===== DATA RECORDS
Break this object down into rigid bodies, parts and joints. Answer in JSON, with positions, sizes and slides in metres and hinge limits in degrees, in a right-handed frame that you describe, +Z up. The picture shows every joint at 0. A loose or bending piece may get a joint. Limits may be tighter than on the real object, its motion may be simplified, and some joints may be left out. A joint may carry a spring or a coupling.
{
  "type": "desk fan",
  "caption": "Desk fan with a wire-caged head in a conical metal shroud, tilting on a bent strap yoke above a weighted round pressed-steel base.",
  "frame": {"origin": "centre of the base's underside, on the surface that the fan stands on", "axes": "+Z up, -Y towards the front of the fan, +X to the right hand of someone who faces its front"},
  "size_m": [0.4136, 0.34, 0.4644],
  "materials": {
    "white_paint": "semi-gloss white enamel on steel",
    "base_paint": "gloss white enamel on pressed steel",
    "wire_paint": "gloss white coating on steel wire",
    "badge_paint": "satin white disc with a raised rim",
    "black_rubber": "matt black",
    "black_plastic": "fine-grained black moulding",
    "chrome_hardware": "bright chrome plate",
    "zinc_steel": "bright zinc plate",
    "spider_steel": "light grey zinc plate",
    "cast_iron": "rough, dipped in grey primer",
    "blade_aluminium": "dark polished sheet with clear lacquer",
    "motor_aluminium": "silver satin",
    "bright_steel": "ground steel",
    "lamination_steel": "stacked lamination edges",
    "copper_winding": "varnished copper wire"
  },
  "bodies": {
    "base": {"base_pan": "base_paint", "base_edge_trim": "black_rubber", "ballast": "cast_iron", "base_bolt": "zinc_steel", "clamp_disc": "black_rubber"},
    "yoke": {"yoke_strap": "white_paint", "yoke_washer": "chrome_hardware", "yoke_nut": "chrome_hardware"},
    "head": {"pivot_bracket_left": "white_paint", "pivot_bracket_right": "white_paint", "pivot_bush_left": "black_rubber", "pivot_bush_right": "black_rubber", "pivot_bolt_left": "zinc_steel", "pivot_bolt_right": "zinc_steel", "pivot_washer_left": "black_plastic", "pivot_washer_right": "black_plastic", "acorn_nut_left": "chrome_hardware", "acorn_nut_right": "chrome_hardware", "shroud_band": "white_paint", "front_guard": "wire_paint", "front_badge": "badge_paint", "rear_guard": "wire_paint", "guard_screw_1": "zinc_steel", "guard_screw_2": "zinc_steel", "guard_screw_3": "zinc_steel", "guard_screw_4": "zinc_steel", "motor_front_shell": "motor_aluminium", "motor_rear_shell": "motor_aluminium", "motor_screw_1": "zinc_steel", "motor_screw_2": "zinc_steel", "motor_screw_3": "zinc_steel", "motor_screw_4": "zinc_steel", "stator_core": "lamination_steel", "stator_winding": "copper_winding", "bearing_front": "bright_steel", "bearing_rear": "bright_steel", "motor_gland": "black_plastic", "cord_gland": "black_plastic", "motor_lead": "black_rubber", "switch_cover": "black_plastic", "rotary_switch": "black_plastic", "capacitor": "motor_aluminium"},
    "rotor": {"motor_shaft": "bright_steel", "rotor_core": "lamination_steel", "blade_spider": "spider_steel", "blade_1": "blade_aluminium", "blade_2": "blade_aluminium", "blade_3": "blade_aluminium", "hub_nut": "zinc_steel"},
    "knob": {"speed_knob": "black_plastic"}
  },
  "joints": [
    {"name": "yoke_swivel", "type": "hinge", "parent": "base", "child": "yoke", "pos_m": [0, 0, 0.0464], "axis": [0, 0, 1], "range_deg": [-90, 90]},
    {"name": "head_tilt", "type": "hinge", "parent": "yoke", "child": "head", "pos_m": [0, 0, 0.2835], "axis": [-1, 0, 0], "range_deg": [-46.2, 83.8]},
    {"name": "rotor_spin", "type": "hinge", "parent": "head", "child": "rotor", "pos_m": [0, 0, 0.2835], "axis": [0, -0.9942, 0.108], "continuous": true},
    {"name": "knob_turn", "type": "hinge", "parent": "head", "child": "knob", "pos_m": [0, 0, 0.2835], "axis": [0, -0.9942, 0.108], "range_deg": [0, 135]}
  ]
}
==========
===== DATA RECORDS
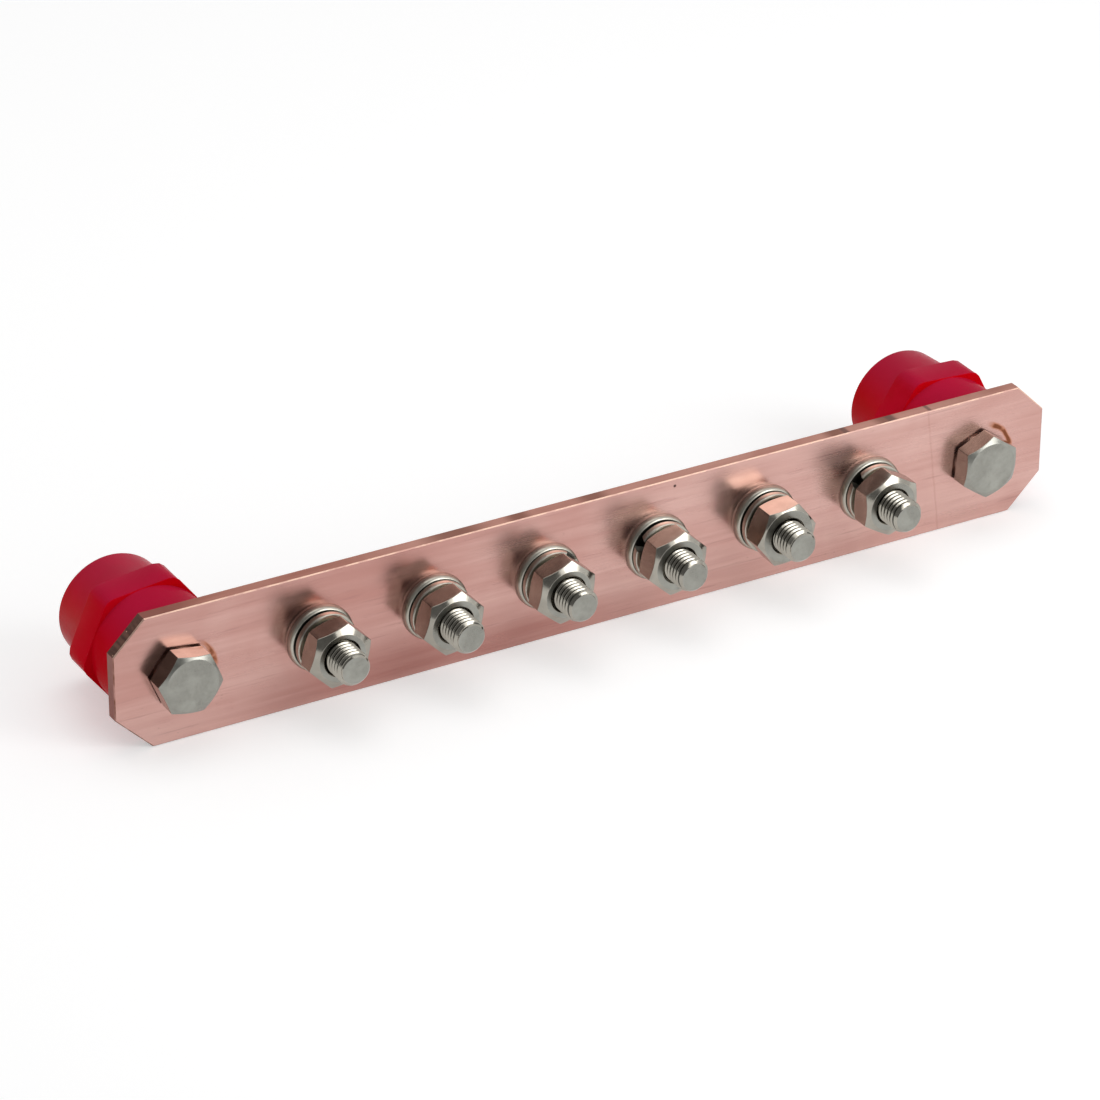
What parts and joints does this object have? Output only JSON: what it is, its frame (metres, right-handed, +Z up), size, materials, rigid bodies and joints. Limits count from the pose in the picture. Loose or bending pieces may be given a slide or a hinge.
==========
===== DATA RECORDS
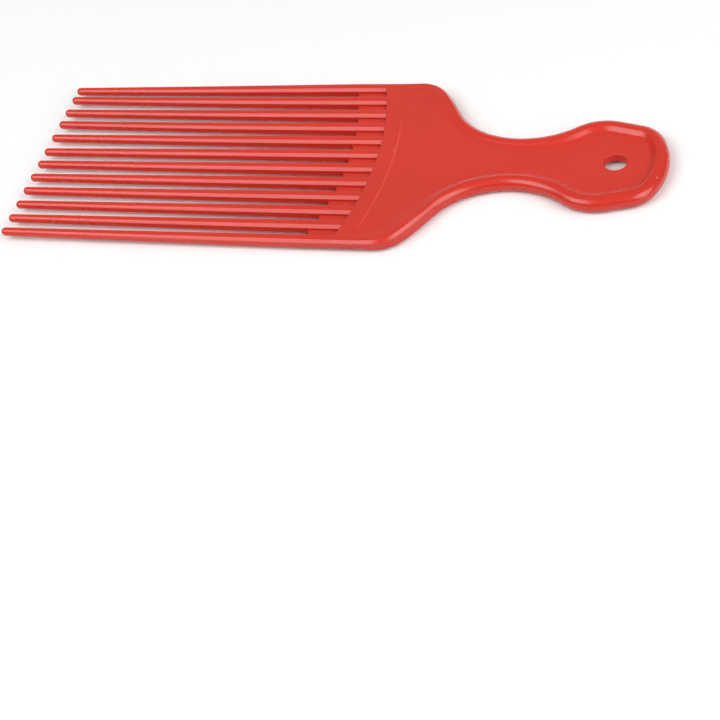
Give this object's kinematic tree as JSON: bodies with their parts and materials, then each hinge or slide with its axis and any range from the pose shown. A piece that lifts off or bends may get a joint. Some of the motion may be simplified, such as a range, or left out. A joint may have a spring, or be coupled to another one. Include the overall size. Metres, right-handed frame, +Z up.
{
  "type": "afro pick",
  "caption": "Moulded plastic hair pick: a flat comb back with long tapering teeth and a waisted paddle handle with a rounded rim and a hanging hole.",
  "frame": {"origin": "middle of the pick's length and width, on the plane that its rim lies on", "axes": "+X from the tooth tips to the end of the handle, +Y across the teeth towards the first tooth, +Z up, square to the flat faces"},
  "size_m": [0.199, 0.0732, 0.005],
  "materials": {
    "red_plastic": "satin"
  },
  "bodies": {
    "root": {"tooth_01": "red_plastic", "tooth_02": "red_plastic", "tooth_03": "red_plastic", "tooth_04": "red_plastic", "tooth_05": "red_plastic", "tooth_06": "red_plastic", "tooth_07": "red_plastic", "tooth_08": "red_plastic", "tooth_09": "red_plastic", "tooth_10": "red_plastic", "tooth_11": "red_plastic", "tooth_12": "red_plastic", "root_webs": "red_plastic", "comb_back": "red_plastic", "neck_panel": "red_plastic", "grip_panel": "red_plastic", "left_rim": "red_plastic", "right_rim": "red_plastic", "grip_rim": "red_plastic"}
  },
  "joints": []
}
==========
WHAT IS ASKED: Search the data above for the word "joints", then gather each line in which it appears.

SOLUTION:
Break this object down into rigid bodies, parts and joints. Answer in JSON, with positions, sizes and slides in metres and hinge limits in degrees, in a right-handed frame that you describe, +Z up. The picture shows every joint at 0. A loose or bending piece may get a joint. Limits may be tighter than on the real object, its motion may be simplified, and some joints may be left out. A joint may carry a spring or a coupling.
  "joints": [
What parts and joints does this object have? Output only JSON: what it is, its frame (metres, right-handed, +Z up), size, materials, rigid bodies and joints. Limits count from the pose in the picture. Loose or bending pieces may be given a slide or a hinge.
  "joints": []